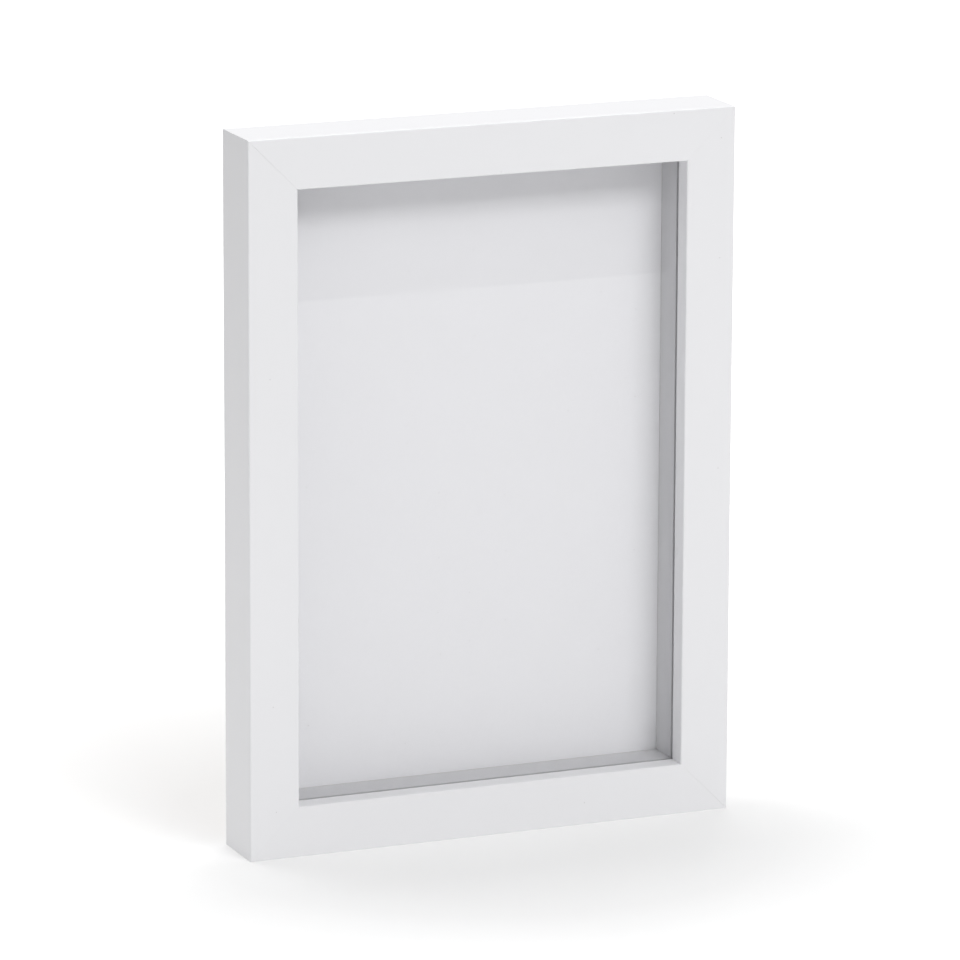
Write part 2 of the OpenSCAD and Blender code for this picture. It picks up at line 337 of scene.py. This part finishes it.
def direction(azimuth, elevation):
    """Unit vector from the object. Azimuth 0 is towards the front, and 90 towards +X."""
    turn, lift = math.radians(azimuth), math.radians(elevation)
    return Vector((math.sin(turn) * math.cos(lift), -math.cos(turn) * math.cos(lift), math.sin(lift)))


def softbox(name, azimuth, elevation, distance, width, height, power):
    """An area light that faces the middle of the frame."""
    light = bpy.data.lights.new(name, "AREA")
    light.shape = "RECTANGLE"
    light.size = width
    light.size_y = height
    light.energy = power
    lamp = bpy.data.objects.new(name, light)
    towards = direction(azimuth, elevation)
    lamp.location = CENTRE + distance * towards
    lamp.rotation_euler = towards.to_track_quat("Z", "Y").to_euler()
    lamp.visible_camera = False
    bpy.context.scene.collection.objects.link(lamp)


def room():
    """Soft light from every side. The camera sees plain white instead."""
    world = bpy.data.worlds.new("room")
    world.use_nodes = True
    bpy.context.scene.world = world
    nodes = Nodes(world.node_tree)
    towards = nodes.add("TexCoord").outputs["Generated"]
    halves = []
    for side, radiance in (("MAXIMUM", ROOM_AHEAD), ("MINIMUM", ROOM_BEHIND)):
        half = nodes.add("VectorMath", {0: towards, 1: (0, 0, 0)}, operation=side).outputs[0]
        square = nodes.add("VectorMath", {0: half, 1: half}, operation="MULTIPLY").outputs[0]
        weighed = nodes.add("VectorMath", {0: square, 1: radiance}, operation="DOT_PRODUCT")
        halves.append(weighed.outputs["Value"])
    strength = nodes.add("Math", {0: halves[0], 1: halves[1]}, operation="ADD").outputs[0]
    light = nodes.add("Background", {"Color": WHITE, "Strength": strength})
    backdrop = nodes.add("Background", {"Color": WHITE})
    seen = nodes.add("LightPath").outputs["Is Camera Ray"]
    shown = nodes.add("MixShader", {0: seen, 1: light.outputs[0], 2: backdrop.outputs[0]})
    nodes.show("World Output", shown)


def table():
    """The white table that the object stands on. The glass mirrors its front edge.

    Away from the object the camera sees it as white as the room, so that no horizon shows. The light that
    it gives stays the same.
    """
    side, front, back = 3.0, -1.2, 4.0
    mesh = bpy.data.meshes.new("studio_table")
    corners = [(-side, front, 0), (side, front, 0), (side, back, 0), (-side, back, 0)]
    mesh.from_pydata(corners, [], [(0, 1, 2, 3)])
    floor = bpy.data.objects.new("studio_table", mesh)
    bpy.context.scene.collection.objects.link(floor)
    matt = {"Base Color": TABLE_GREY, "Roughness": 0.8, "Emission Color": WHITE}
    finish = Finish("table_white", matt)
    away = finish.add("VectorMath", {0: finish.position}, operation="LENGTH").outputs["Value"]
    seen = finish.add("LightPath").outputs["Is Camera Ray"]
    seen_away = finish.math("MULTIPLY", seen, away)
    finish.drive("Emission Strength", finish.span(seen_away, WHITE_FROM, WHITE_BY, low=TABLE_GLOW, high=1))
    mesh.materials.append(finish.material)


def camera():
    """The photograph's view: from the left and a little above, with a long lens."""
    azimuth, elevation, roll = -22.72, 13.39, 0.23
    distance = 3.215
    below_middle = 2 * MM
    lens = bpy.data.cameras.new("camera")
    lens.sensor_width = 36
    lens.lens = 250.74
    eye = bpy.data.objects.new("camera", lens)
    towards = direction(azimuth, elevation)
    aim = CENTRE - Vector((0, 0, below_middle))
    level = towards.to_track_quat("Z", "Y").to_matrix().to_4x4()
    rolled = Matrix.Rotation(math.radians(roll), 4, "Z")
    eye.matrix_world = Matrix.Translation(aim + distance * towards) @ level @ rolled
    bpy.context.scene.collection.objects.link(eye)
    bpy.context.scene.camera = eye


room()
table()
for name, values in SOFTBOXES.items():
    softbox(name, *values)
camera()
bpy.context.scene.view_settings.view_transform = "Standard"
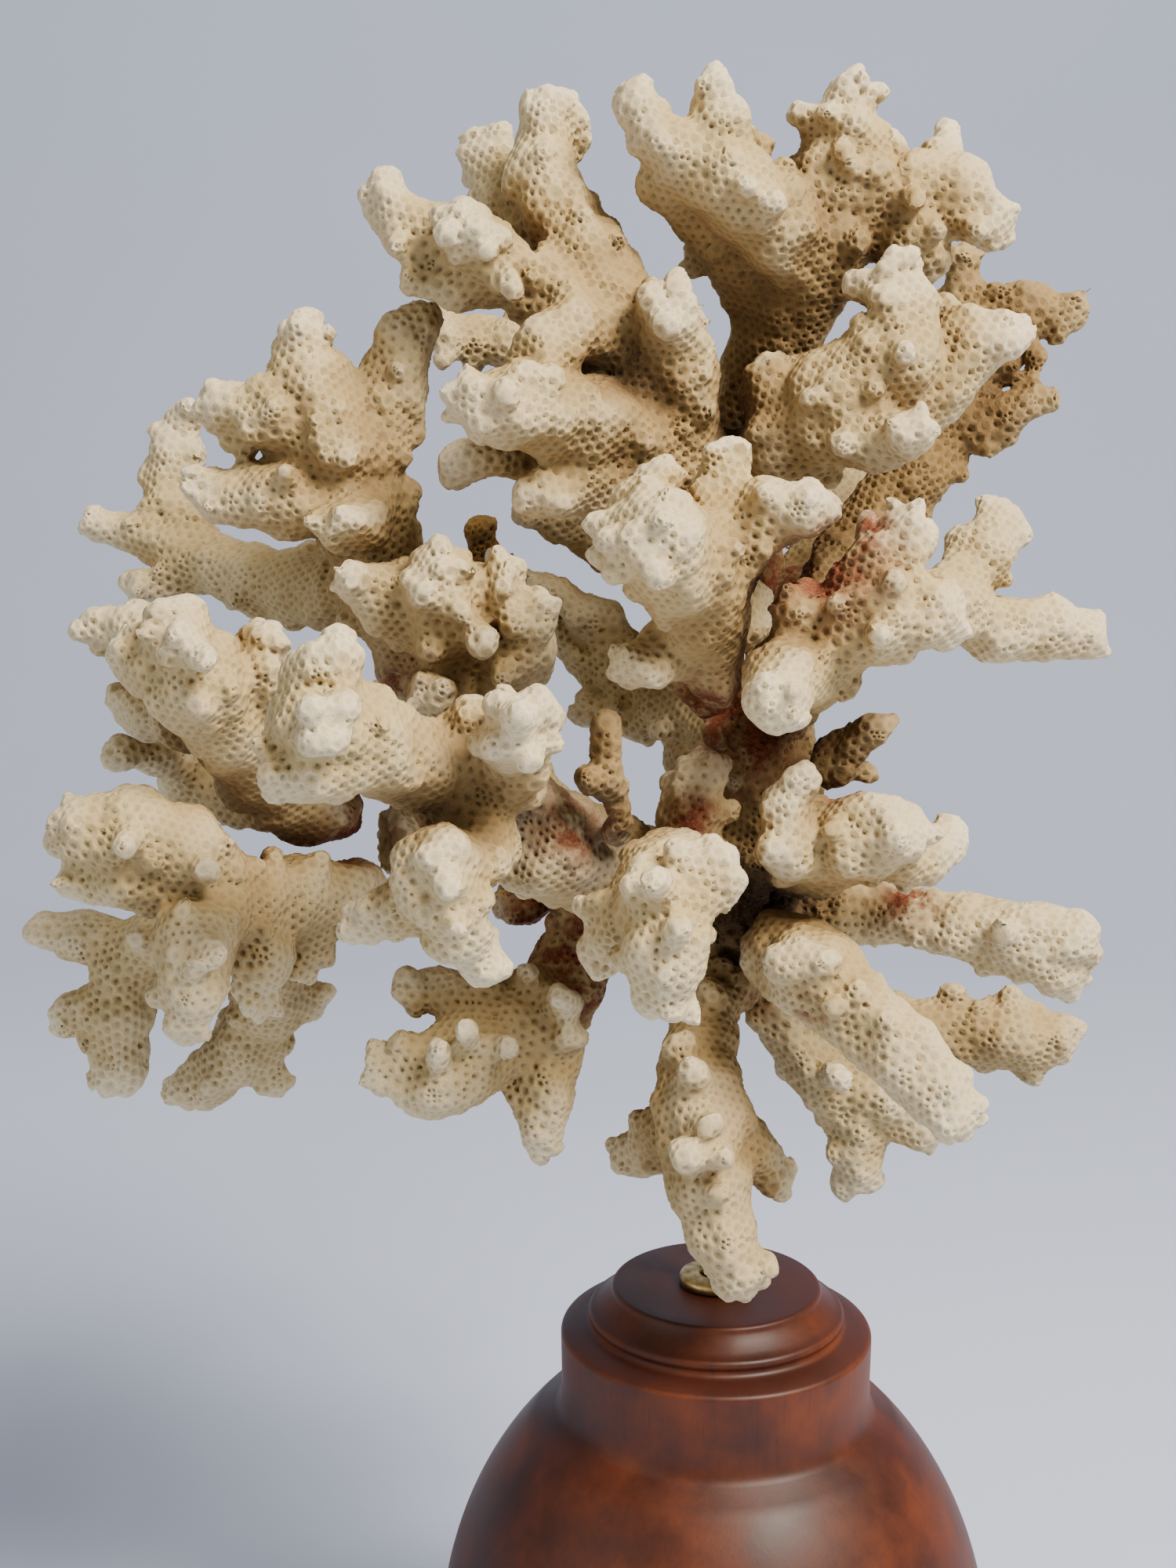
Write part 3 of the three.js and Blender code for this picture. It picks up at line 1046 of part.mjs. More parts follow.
function sawDisc({ centre, normal, radius }) {
  const disc = new THREE.CylinderGeometry(radius, radius, SAW_CUT, 14);
  const turn = new THREE.Quaternion();
  turn.setFromUnitVectors(new THREE.Vector3(0, 1, 0), new THREE.Vector3(...normal));
  return solidOf(disc.applyQuaternion(turn).translate(...centre));
}

// Marks every point that lies on a face left by a cut: one number for each face.
function cutMarks(positions, necks) {
  const marks = new Int32Array(positions.length / 3);
  for (let v = 0; v < marks.length; v += 1) {
    const p = positions.slice(v * 3, v * 3 + 3);
    necks.forEach(({ normal, centre, radius }, c) => {
      const away = p.map((value, k) => value - centre[k]);
      const height = dot(away, normal);
      const onFace = Math.abs(Math.abs(height) - SAW_CUT / 2) < 2e-3;
      if (onFace && length3(...away) < radius + 1) marks[v] = 2 * c + (height > 0 ? 2 : 1);
    });
  }
  return marks;
}

// Cuts the coral at its forks, thins it and gives every piece the name of its branch.
function coralPieces() {
  const shapes = branchShapes();
  const byName = new Map(shapes.map((shape) => [shape.name, shape]));
  const carried = shapes.filter((shape) => shape.from);
  for (const shape of carried) shape.neck = neckOf(shape, byName.get(shape.from));
  const necks = carried.map((shape) => shape.neck);
  const raw = surface(coralField(shapes));
  let coral = solidFromMesh(raw.positions, raw.triangles);
  for (const neck of necks) coral = coral.subtract(sawDisc(neck));
  const kept = coral.decompose().filter((piece) => piece.volume() > CRUMB);
  const mesh = { positions: [], triangles: [] };
  for (const piece of kept) {
    const { numProp, vertProperties, triVerts } = piece.getMesh();
    const first = mesh.positions.length / 3;
    for (let i = 0; i < vertProperties.length; i += numProp) {
      mesh.positions.push(vertProperties[i], vertProperties[i + 1], vertProperties[i + 2]);
    }
    for (const v of triVerts) mesh.triangles.push(first + v);
  }
  const thinned = thin(mesh, cutMarks(mesh.positions, necks), CORAL_TRIANGLES);
  const bore = solidOf(rodShape(ROD_RADIUS + GAP, STAND_HEIGHT, ROD_TOP + GAP));
  coral = solidFromMesh(thinned.at.flat(), thinned.faces.flat()).subtract(bore);
  return nameByBranch(coral.decompose(), shapes);
}

function nameByBranch(pieces, shapes) {
  const byBranch = new Map();
  for (const piece of pieces) {
    const mesh = piece.getMesh();
    const votes = new Map();
    for (let i = 0; i < mesh.vertProperties.length; i += mesh.numProp) {
      const [x, y, z] = mesh.vertProperties.slice(i, i + 3);
      const reach = shapes.map((shape) => Math.min(...shape.parts.map((p) => coneDistance(p, x, y, z))));
      const owner = shapes[reach.indexOf(Math.min(...reach))].name;
      votes.set(owner, (votes.get(owner) ?? 0) + 1);
    }
    const [name] = [...votes].sort((a, b) => b[1] - a[1])[0];
    const larger = !byBranch.has(name) || byBranch.get(name).volume() < piece.volume();
    if (larger) byBranch.set(name, piece);
  }
  return byBranch;
}

function standProfile() {
  const profile = [[0, 0], [FOOT_RADIUS - 0.8, 0], [FOOT_RADIUS, 0.8], [FOOT_RADIUS, FOOT_HEIGHT]];
  const globe = (z) => {
    const half = z < BODY_MIDDLE ? BODY_DROP : BODY_RISE;
    return BODY_RADIUS * Math.sqrt(1 - ((z - BODY_MIDDLE) / half) ** 2);
  };
  for (const z of [9, 20, 32, 44, 56, 66, 74, NECK_BOTTOM]) profile.push([globe(z), z]);
  profile.push([NECK_RADIUS + 0.1, NECK_BOTTOM + 0.6]);
  profile.push([NECK_RADIUS, COLLAR_EDGE - 0.8]);
  profile.push([NECK_RADIUS - 0.4, COLLAR_EDGE + 0.3]);
  profile.push([BEAD_RADIUS + 1, COLLAR_EDGE + 0.9]);
  profile.push([BEAD_RADIUS - 0.3, COLLAR_EDGE + 1.8]);
  profile.push([BEAD_RADIUS, BEAD_HEIGHT]);
  profile.push([DISC_RADIUS + 1.6, BEAD_HEIGHT + 0.9]);
  profile.push([DISC_RADIUS + 0.1, STAND_HEIGHT - 1.6]);
  profile.push([DISC_RADIUS - 0.5, STAND_HEIGHT]);
  profile.push([ROD_RADIUS + GAP, STAND_HEIGHT]);
  profile.push([ROD_RADIUS + GAP, STAND_HEIGHT - ROD_SINK]);
  profile.push([0, STAND_HEIGHT - ROD_SINK]);
  return profile;
}

function rosetteProfile() {
  const z = STAND_HEIGHT + GAP;
  const [r, hole, h] = [ROSETTE_RADIUS, ROSETTE_HOLE, ROSETTE_HEIGHT];
  return [[hole, z], [r, z], [r - 0.2, z + h * 0.55], [r - 1.2, z + h], [hole + 0.6, z + h * 0.9],
    [hole, z + h * 0.5], [hole, z]];
}

function named(name, geometry, colour, roughness, metalness) {
  const material = new THREE.MeshStandardMaterial({ color: colour, roughness, metalness });
  const mesh = new THREE.Mesh(geometry, material);
  mesh.name = name;
  return mesh;
}

const object = new THREE.Group();
object.name = "branching_coral";
object.add(named("stand", upright(standProfile(), STAND_SIDES), 0x6e3d26, 0.45, 0));
object.add(named("rosette", upright(rosetteProfile(), 16), 0xb8a06a, 0.4, 1));
const rodBottom = STAND_HEIGHT - ROD_SINK + GAP;
object.add(named("rod", rodShape(ROD_RADIUS, rodBottom, ROD_TOP), 0x6a6660, 0.4, 1));
for (const [name, piece] of coralPieces()) {
  object.add(named(`coral_${name}`, geometryOf(piece), CORAL_COLOUR, 0.9, 0));
}

export default object;
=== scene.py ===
# %% [markdown]
# A dried branching coral on a turned wooden stand. The coral is one grown skeleton of aragonite,
# all over small cups. A thin steel rod holds it above the stand, and comes up through a little
# brass rosette. The CAD frame already holds every piece at its real place and size, in metres.
# Here each one gets its fine form and its finish.

# %% Start from the frame
import math

import bpy
import numpy as np
import openvdb
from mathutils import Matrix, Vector
from mathutils.bvhtree import BVHTree


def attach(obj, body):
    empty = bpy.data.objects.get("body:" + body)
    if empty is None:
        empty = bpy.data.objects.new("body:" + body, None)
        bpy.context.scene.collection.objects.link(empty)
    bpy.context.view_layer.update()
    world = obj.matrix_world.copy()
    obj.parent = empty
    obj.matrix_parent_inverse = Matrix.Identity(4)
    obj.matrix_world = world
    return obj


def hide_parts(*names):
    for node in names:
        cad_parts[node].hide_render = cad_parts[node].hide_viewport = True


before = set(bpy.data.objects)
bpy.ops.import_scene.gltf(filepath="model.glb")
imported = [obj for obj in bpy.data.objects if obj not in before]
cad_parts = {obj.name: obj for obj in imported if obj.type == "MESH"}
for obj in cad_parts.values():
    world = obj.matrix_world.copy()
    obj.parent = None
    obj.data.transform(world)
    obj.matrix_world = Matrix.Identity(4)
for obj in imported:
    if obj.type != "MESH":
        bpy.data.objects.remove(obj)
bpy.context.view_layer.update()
MM = 0.001
print("nodes in the frame:", len(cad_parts))

# %% [markdown]
# The photograph was taken from a little above the coral, about 28 cm in front of it. A camera could
# be moved about by eye until the picture fits, but the ovals of the stand's rings already give the
# lens and the tilt in numbers. The sensor's width is the picture's long side.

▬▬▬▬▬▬

#### TASK OBJECTIVE:
Repeat exactly the lines from the one containing "imported = [obj" to the one containing "obj.data.transform(world)", both lines included, and nothing else.

#### FINAL ANSWER:
imported = [obj for obj in bpy.data.objects if obj not in before]
cad_parts = {obj.name: obj for obj in imported if obj.type == "MESH"}
for obj in cad_parts.values():
    world = obj.matrix_world.copy()
    obj.parent = None
    obj.data.transform(world)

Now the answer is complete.